Sarah Silkie, candidate for Portland City Council District 4, in an undated photo provided by the candidate.

Sarah Silkie, candidate for Portland City Council District 4, in an undated photo provided by the candidate.

Courtesy of the candidate

Name: Sarah Silkie

Neighborhood: Maplewood

Renter/homeowner: Homeowner

Education: PhD in Civil & Environmental Engineer

Occupation: Civil engineer

How long you’ve lived in the city of Portland: 35 years

Age: 50

Pronouns: She/they

For each of the following questions, we asked candidates to limit their answers to 150 words.

Name two existing city policies or budget items you’d make it a priority to change. Why did you select those and how do you plan to line up at least 7 votes on the council to make them happen? Please avoid broad, sweeping statements and instead provide details.

1) Residential and Commercial Permitting: The problem is that the administrative rules themselves conflict and are overly complex. There is no clarification of who has decision-making authority when bureau chiefs disagree. Many rules are outdated and written for ideal situations. Accommodating real world conditions is done through a “Design Exception” process, which is time-consuming, expensive, and subjective. We need to clarify the rules so that Design Exceptions are the exception rather than the rule. I will be able to line up 7 votes on the new council because there is agreement that our permitting system is broken and I have actual experience working in it.

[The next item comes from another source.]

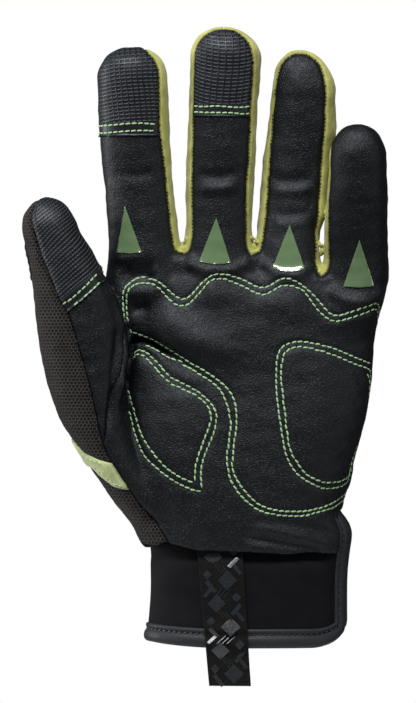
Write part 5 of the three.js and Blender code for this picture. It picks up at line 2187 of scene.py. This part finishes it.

2) The Charter Commission referred an Office of Transparency Advocate, but the current Council shelved it. I will champion bringing that back. Judging by the front-runners in other districts, at least seven will see the good governance value in it.

What previous accomplishments show that you are the best pick in your district? Please be specific.

I am grateful for the teachers of Portland Public Schools, Portland Community College, and Reed. With their support I was able to get a great education in Portland, despite growing up in poverty and an unstable household. I went on to earn a PhD, adding new understanding to the body of knowledge for watershed protection. I then got my engineering license from the State of Oregon in a male-dominated field while raising three kids. These accomplishments required tremendous hard work, collaboration and evidence-based practices. I want to use those skills and persistence to serve our community.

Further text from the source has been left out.